The reactions of Trump’s likely GOP primary challengers were more interesting.  In feats of precarious balancing, rivaling a Prima ballerina, the posture struck by most of them (Asa Hutchinson and Chris Christie being the exceptions) was to attack the Justice Department rather than directly defending Trump. Although, at least one potential candidate stated that, if elected, he would pardon Trump. Fear of doing anything to alienate Trump’s unshakeable base still holds sway.

 

During the next year or so, as this criminal case continues to wend its way through the twists and turns of the trial process, America will once again find itself facing the emotional trauma that has become a companion of seeking justice for the actions of the former President.  Having read the indictment, I am confident that the pain that we, as a nation, may face will indeed be worth it.

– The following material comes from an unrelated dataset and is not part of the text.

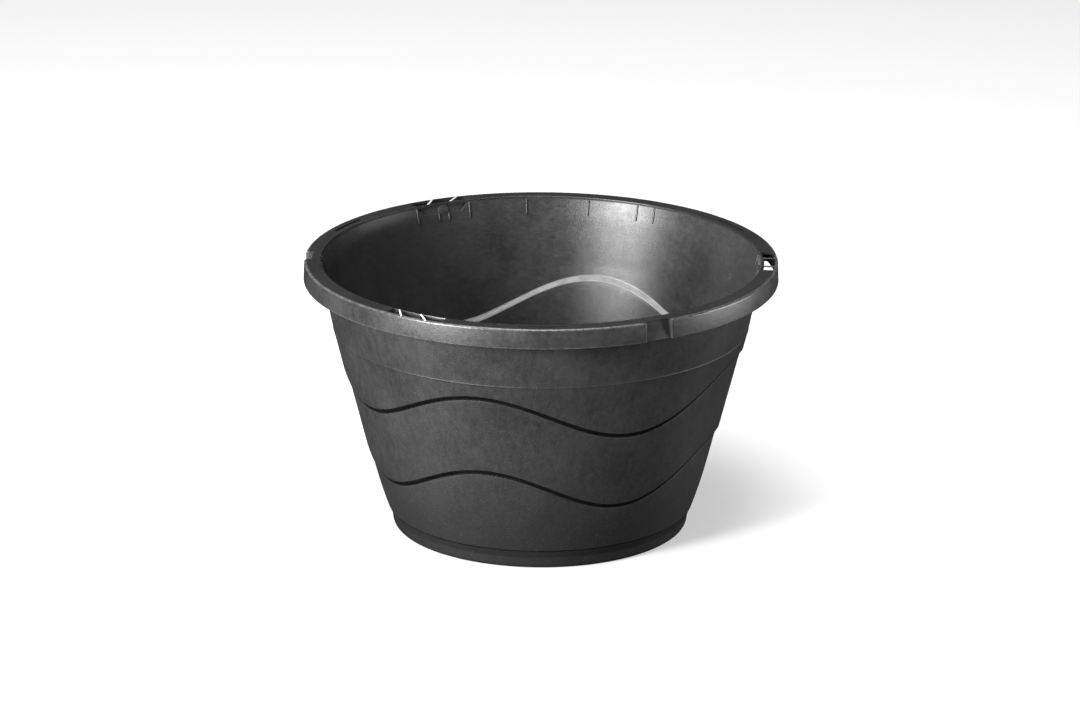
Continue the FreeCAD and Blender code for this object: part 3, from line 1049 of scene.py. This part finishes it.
class TUB_OT_socket_bars(bpy.types.Operator):
    """Add the two round bars across each socket"""
    bl_idname = "tub.socket_bars"
    bl_label = "Socket bars"

    def execute(self, context):
        sockets = context.scene.tub_sockets
        rim = context.scene.tub_rim
        outer = RIM_HIGH.x - rim.skirt_flare - sockets.bar_gap
        inner = RIM_HIGH.x - rim.skirt_flare - rim.flange_width + sockets.bar_gap
        middle = (inner + outer) / 2
        radius = sockets.bar_diameter / 2
        slants = (sockets.bar_slant, 0.0, -sockets.bar_slant)
        count = 0
        for centre, slant in zip(repeated(sockets.centre), slants):
            along = middle * math.cos(slant)
            ends = [-along + math.sqrt(along ** 2 - middle ** 2 + limit ** 2)
                    for limit in (inner, outer)]
            mid = sum(ends) / 2
            deselect_everything()
            bpy.ops.mesh.primitive_cylinder_add(
                vertices=24, radius=radius, depth=ends[1] - ends[0],
                location=(middle + mid * math.cos(slant), mid * math.sin(slant),
                          RIM_HIGH.z - radius),
                rotation=(0.0, math.pi / 2, slant))
            bar = named("socket_bar")
            bevel_edges(bar, sharp(60.0), radius * 0.45, 3)
            close_up(bar)
            smooth(bar)
            for offset in BAR_OFFSETS:
                count += 1
                turn = centre + math.radians(offset)
                copy = turned_copy(bar, "socket_bar_%d" % count, turn)
                # Bars of the slanted sockets get the near-white painted highlight; the other
                # socket's bars get the rim's finish.
                settle(copy, "socket_bars", painted_highlight_bar if slant else handled_rim)
            bpy.data.objects.remove(bar, do_unlink=True)
        return {"FINISHED"}


class TUB_OT_tongues(bpy.types.Operator):
    """Shape one round-topped tongue and stand a copy in each of the wall's notches"""
    bl_idname = "tub.tongues"
    bl_label = "Latch tongues"

    def execute(self, context):
        shape = WallShape(context.scene)
        sizes = context.scene.tub_sockets
        wall = context.scene.tub_wall.wall
        half = sizes.tongue_width / 2
        base = shape.top - sizes.dip
        outline = [(half, base)]
        turns = 14
        for i in range(turns + 1):
            turn = math.pi * i / turns
            outline.append((half * math.cos(turn), shape.top - half + half * math.sin(turn)))
        outline.append((-half, base))
        tongue = draw_outline("latch_tongue", outline, upright=False)
        bpy.ops.mesh.extrude_region_move(TRANSFORM_OT_translate={"value": (wall, 0, 0)})
        close_up(tongue)
        for vertex in tongue.data.vertices:
            vertex.co.x += shape.plain(vertex.co.z) - wall
        bevel_edges(tongue, sharp(60.0), SOFT_EDGE, 2)
        close_up(tongue)
        smooth(tongue)
        for i, centre in enumerate(repeated(sizes.centre + math.radians(TONGUE_OFFSET))):
            copy = turned_copy(tongue, "latch_tongue_%d" % (i + 1), centre)
            settle(copy, "latch_tongues", handled_rim)
        bpy.data.objects.remove(tongue, do_unlink=True)
        return {"FINISHED"}


class TUB_OT_nesting_ribs(bpy.types.Operator):
    """Shape one rib of each height and copy them round the inside of the neck"""
    bl_idname = "tub.nesting_ribs"
    bl_label = "Nesting ribs"

    def execute(self, context):
        shape = WallShape(context.scene)
        sizes = context.scene.tub_sockets
        bottom = shape.top - sizes.rib_height
        tall = self.rib(shape, sizes, bottom, shape.top)
        short = self.rib(shape, sizes, bottom, shape.top - sizes.dip)
        groups = ((tall, TALL_RIB_OFFSETS), (short, SHORT_RIB_OFFSETS))
        count = 0
        for centre in repeated(sizes.centre):
            for model, offsets in groups:
                for offset in offsets:
                    count += 1
                    copy = turned_copy(model, "nesting_rib_%02d" % count,
                                       centre + math.radians(offset))
                    settle(copy, "nesting_ribs", drawn_lining)
        for model in (tall, short):
            bpy.data.objects.remove(model, do_unlink=True)
        return {"FINISHED"}

    def rib(self, shape, sizes, bottom, top):
        """Upright bar with softened edges that leans with the neck."""
        wall = shape.sizes.wall
        sunk = 0.0006
        deselect_everything()
        bpy.ops.mesh.primitive_cube_add(
            size=1.0, location=((sunk - sizes.rib_proud) / 2, 0.0, (bottom + top) / 2),
            scale=(sizes.rib_proud + sunk, sizes.rib_thickness, top - bottom))
        rib = named("nesting_rib")
        bevel_edges(rib, sharp(60.0), 0.0005, 3)
        for vertex in rib.data.vertices:
            vertex.co.x += shape.plain(vertex.co.z) - wall
        close_up(rib)
        smooth(rib, 50.0)
        return rib


class TUB_OT_studio(bpy.types.Operator):
    """Lay the floor, set the lamps and stand the camera"""
    bl_idname = "tub.studio"
    bl_label = "Studio"

    def execute(self, context):
        scene = context.scene
        sizes = scene.tub_studio
        deselect_everything()
        bpy.ops.mesh.primitive_plane_add(size=40.0, location=(0.0, 0.0, -0.0003))
        floor = named("studio_floor")
        dress(floor, studio_floor)
        floor.visible_glossy = False
        floor.visible_diffuse = False
        self.lamp("key_lamp", 2.7, -47.0, 14.0, (0.7, 1.2), sizes.key_power)
        self.lamp("top_lamp", 2.6, -20.0, 80.0, (1.6, 1.6), sizes.top_power)
        self.lamp("side_lamp", 2.4, 92.0, 1.0, (1.2, 0.32), sizes.side_power)
        self.light_room(scene, sizes.room)
        rise = sizes.camera_elevation
        back = Vector((0.0, -math.cos(rise), math.sin(rise)))
        place = Vector((0.0, 0.0, RIM_HIGH.z)) + sizes.camera_distance * back
        bpy.ops.object.camera_add(location=place)
        camera = bpy.context.object
        camera.name = "studio_camera"
        pitch = math.pi / 2 - rise - sizes.camera_aim
        camera.matrix_world = (Matrix.Translation(place)
                               @ Matrix.Rotation(sizes.camera_yaw, 4, "Z")
                               @ Matrix.Rotation(pitch, 4, "X")
                               @ Matrix.Rotation(sizes.camera_roll, 4, "Z"))
        camera.data.lens = sizes.camera_lens
        camera.data.sensor_width = 36.0
        camera.data.clip_end = 100.0
        scene.camera = camera
        scene.view_settings.view_transform = "Standard"
        return {"FINISHED"}

    def lamp(self, name, distance, side, elevation, size, power):
        """Soft rectangular lamp that faces the tub; side is degrees right of the camera."""
        turn, lift = math.radians(side), math.radians(elevation)
        target = Vector((0.0, 0.0, 0.15))
        back = Vector((math.sin(turn) * math.cos(lift), -math.cos(turn) * math.cos(lift),
                       math.sin(lift)))
        bpy.ops.object.light_add(type="AREA", location=target + distance * back)
        lamp = bpy.context.object
        lamp.name = name
        lamp.rotation_euler = (-back).to_track_quat("-Z", "Y").to_euler()
        lamp.data.shape = "RECTANGLE"
        lamp.data.size, lamp.data.size_y = size
        lamp.data.energy = power
        lamp.visible_camera = False

    def light_room(self, scene, brightness):
        """Dim room for reflections, pale where it is seen past the floor."""
        world = bpy.data.worlds.new("studio_room")
        room = Nodes(world)
        room.tree.nodes.clear()
        place = room.add("ShaderNodeTexCoord").outputs["Generated"]
        height = room.add("ShaderNodeSeparateXYZ", {"Vector": place}).outputs["Z"]
        fade = room.add("ShaderNodeMapRange", {
            "Value": height, "From Min": -0.25, "From Max": 0.05,
            "To Min": brightness * 0.25, "To Max": brightness})
        dim = room.add("ShaderNodeBackground", {
            "Color": (1.0, 1.0, 1.0, 1.0), "Strength": fade.outputs["Result"]})
        pale = room.add("ShaderNodeBackground", {"Color": (0.85, 0.85, 0.85, 1.0)})
        seen = room.add("ShaderNodeLightPath").outputs["Is Camera Ray"]
        mixer = room.add("ShaderNodeMixShader", {
            0: seen, 1: dim.outputs[0], 2: pale.outputs[0]})
        room.add("ShaderNodeOutputWorld", {"Surface": mixer.outputs[0]})
        scene.world = world


class TUB_PT_panel(bpy.types.Panel):
    """Sizes, finishes and build steps of the tub"""
    bl_idname = "TUB_PT_panel"
    bl_label = "Mixing tub"
    bl_space_type = "VIEW_3D"
    bl_region_type = "UI"
    bl_category = "Mixing tub"

    def draw(self, context):
        layout = self.layout
        for name, group in SIZE_GROUPS.items():
            box = layout.box()
            box.label(text=group.__doc__)
            for field in group.__annotations__:
                box.prop(getattr(context.scene, name), field)
        for operator in OPERATORS:
            layout.operator(operator.bl_idname)


SIZE_GROUPS = {
    "tub_wall": TubWallSizes,
    "tub_waves": TubWaveSizes,
    "tub_foot": TubFootSizes,
    "tub_rim": TubRimSizes,
    "tub_sockets": TubSocketSizes,
    "tub_finishes": TubFinishes,
    "tub_studio": TubStudioSizes,
}
OPERATORS = (
    TUB_OT_shell,
    TUB_OT_foot_band,
    TUB_OT_floor,
    TUB_OT_rim_ring,
    TUB_OT_gussets,
    TUB_OT_socket_bars,
    TUB_OT_tongues,
    TUB_OT_nesting_ribs,
    TUB_OT_studio,
)


def register():
    for group in SIZE_GROUPS.values():
        bpy.utils.register_class(group)
    for name, group in SIZE_GROUPS.items():
        setattr(bpy.types.Scene, name, PointerProperty(type=group))
    for operator in OPERATORS:
        bpy.utils.register_class(operator)
    bpy.utils.register_class(TUB_PT_panel)


def unregister():
    bpy.utils.unregister_class(TUB_PT_panel)
    for operator in reversed(OPERATORS):
        bpy.utils.unregister_class(operator)
    for name, group in SIZE_GROUPS.items():
        delattr(bpy.types.Scene, name)
        bpy.utils.unregister_class(group)


def main():
    register()
    bpy.ops.tub.shell()
    bpy.ops.tub.foot_band()
    bpy.ops.tub.floor()
    bpy.ops.tub.rim_ring()
    bpy.ops.tub.gussets()
    bpy.ops.tub.socket_bars()
    bpy.ops.tub.tongues()
    bpy.ops.tub.nesting_ribs()
    bpy.ops.tub.studio()


if __name__ == "__main__":
    main()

______________________________________________________________________________

Robert Kelly

A former Coast Guard JAG officer, he served in the Reagan White House Military Office as Special Assistant for Operations Policy. Following his leaving active duty, he was appointed General Counsel, Office of the Administration in the Executive Office of the President under President George H. W. Bush. He subsequently was appointed Deputy Assistant Secretary of Defense (Drug Enforcement) also in the first Bush Administration. His private sector career was primarily focused as a corporate general counsel for technology companies serving the U.S. Intelligence Community. He was a founder and partner in CenTauri Solutions, LLC an intelligence community contractor that was acquired by Computer Sciences Corporation. He retired from the Coast Guard Reserve as a Captain with 10 years of active duty and 16 in the Reserve.